Uma! if there are dragons, the stuff floating in that pool would be their droppings: large, slimy and of a suspicious dung colour.

And if frogs partied, the trailing green rubbery-looking substance would be their morning-after vomit. There was also what looked to be giant hairballs.

Calling Pete to the side of the pool, I pointed with a finger at some of this repulsive matter floating close to him.

“Yeah, so what?” was his response. “It’s from the vegetable matter around the pool.” He paddled off to join Sue and Ed who were sitting peacefully on one of the underwater benches, seemingly oblivious to the chunks of goo whirling around their bright pink bodies.

Val and John, the other members of our group, were playing around the little waterfall at the end of the pool, also unthreatened by the mucky things.

Feeling I had done my duty, and getting queasy at the nearness of the water, I retired to my bench, wondering what I could have in common with people who could submerge themselves in water containing such an abundance of unmitigated crap and then relax in it.

Not only did they relax, they relaxed for what seemed like hours. In no time at all, I was wishing I’d brought a book with me.

Finally, they emerged and soon we were all seated in the restaurant, which is across the road from the entryway into the hot springs park.

Now we were in Heather heaven! Delicious hamburgers and french fries and praise whatever gods there be, even milkshakes.

Sue and Val, it turns out, do not enjoy such food, though their partners, and Pete, tucked in with an enjoyment almost matching my own.

Of course, the food was discussed by the other women, the conversation larded with those tiresome words like “cholesterol”, “bad fats” and “sodium”  –  the new profanity.

 I refused to allow this to spoil my pleasure.

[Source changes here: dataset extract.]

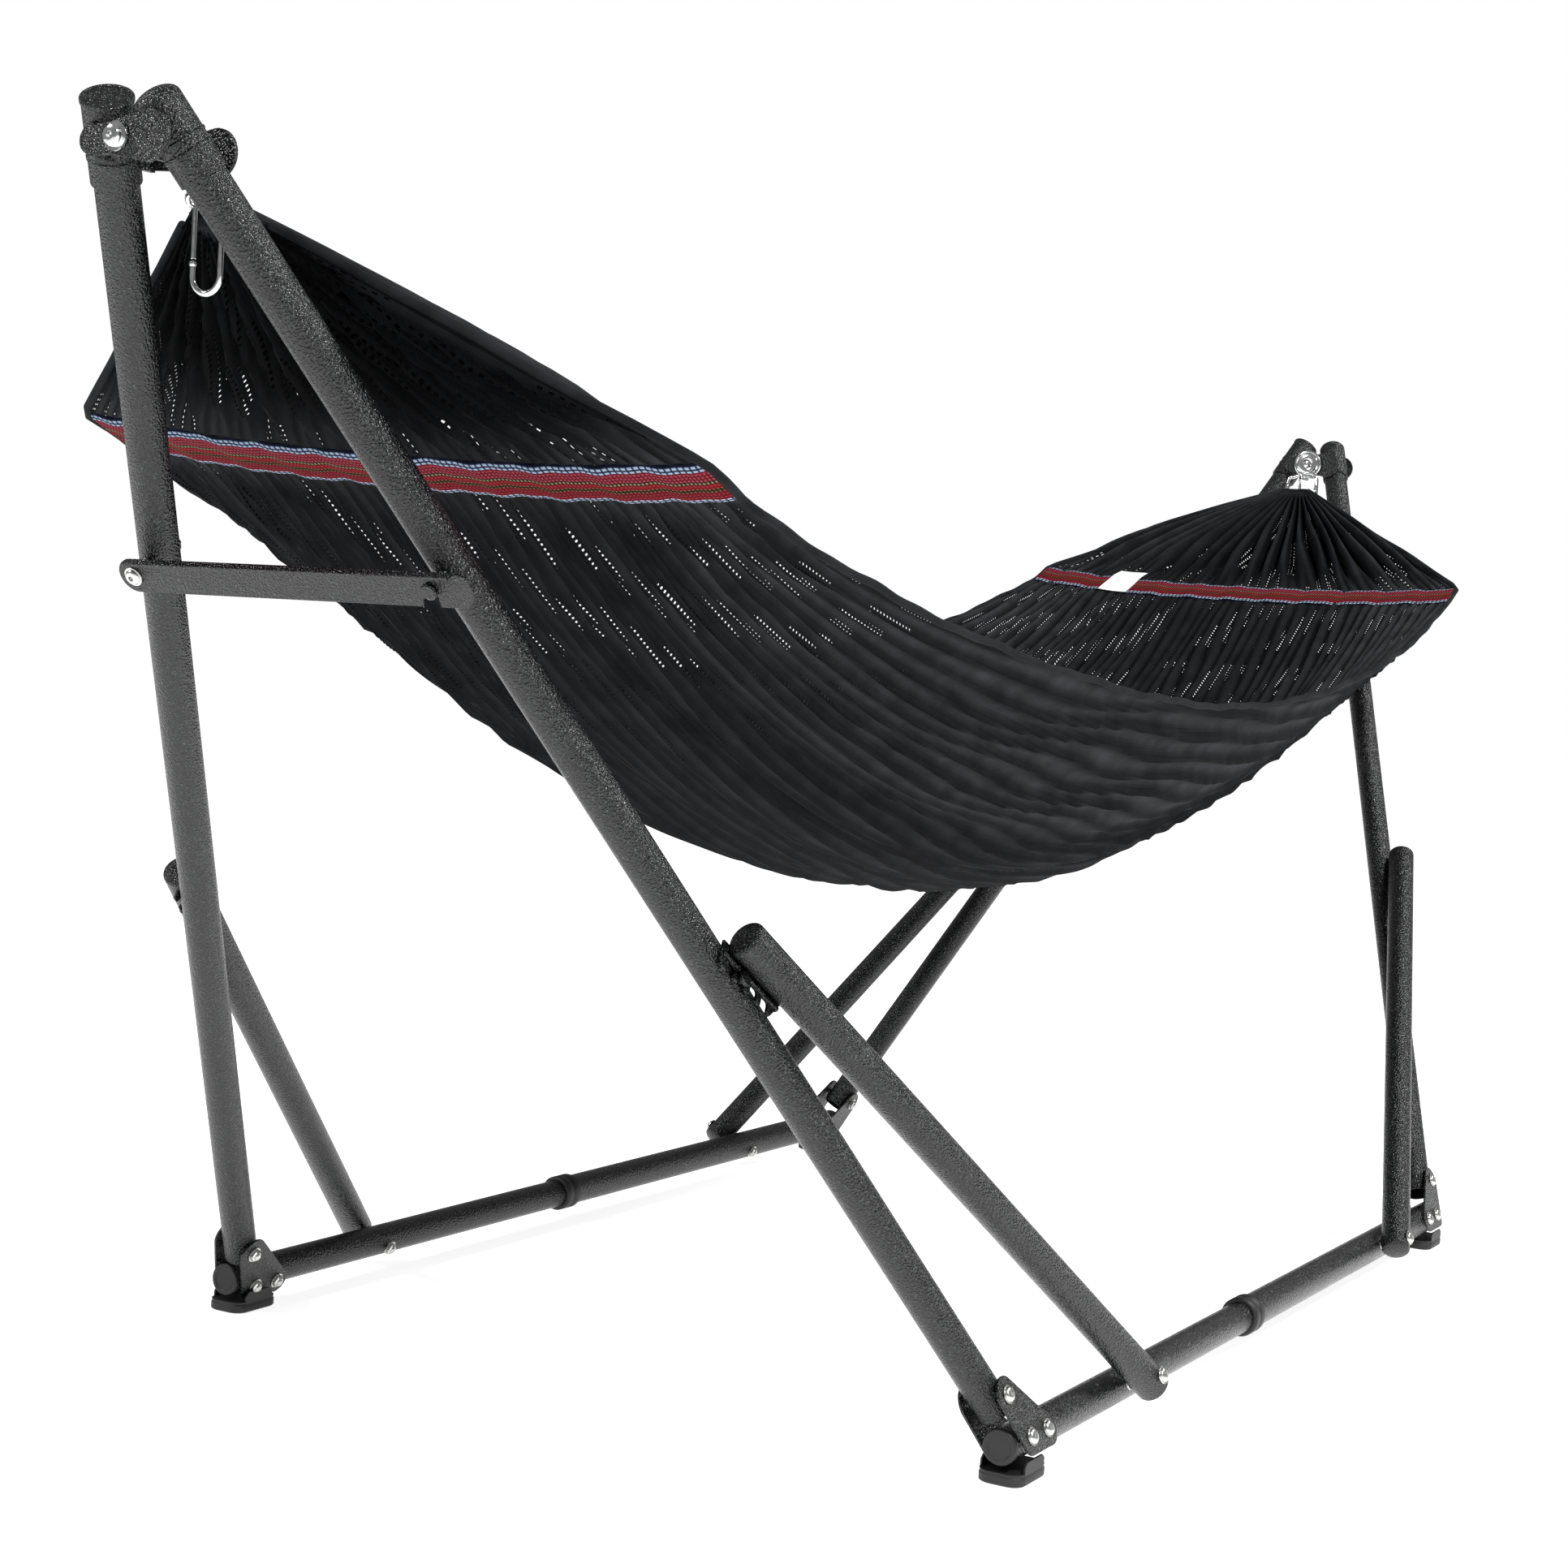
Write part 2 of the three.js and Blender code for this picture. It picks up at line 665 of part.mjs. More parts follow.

The men held their own mealtime conversation — about trucks.

Homeward bound, everyone was mostly silent, the general opinion shared was that the springs, while infinitely soothing, caused sleepiness.

I was glad to not have to talk, being busy with the large order of french fries that I’d gotten “to go.” I knew by the way Sue and Val looked at me and my Styrofoam container they were less than impressed with a woman who could eat a large lunch and then get takeout, but the only comment was about the smell of the food in the close confines of the van.

Munching unashamedly, I forbore to mention they all smelled like they’d been visiting in hell.

Love you, miss you.

Heather

Heather Bennett is a writer who lives in Watson Lake.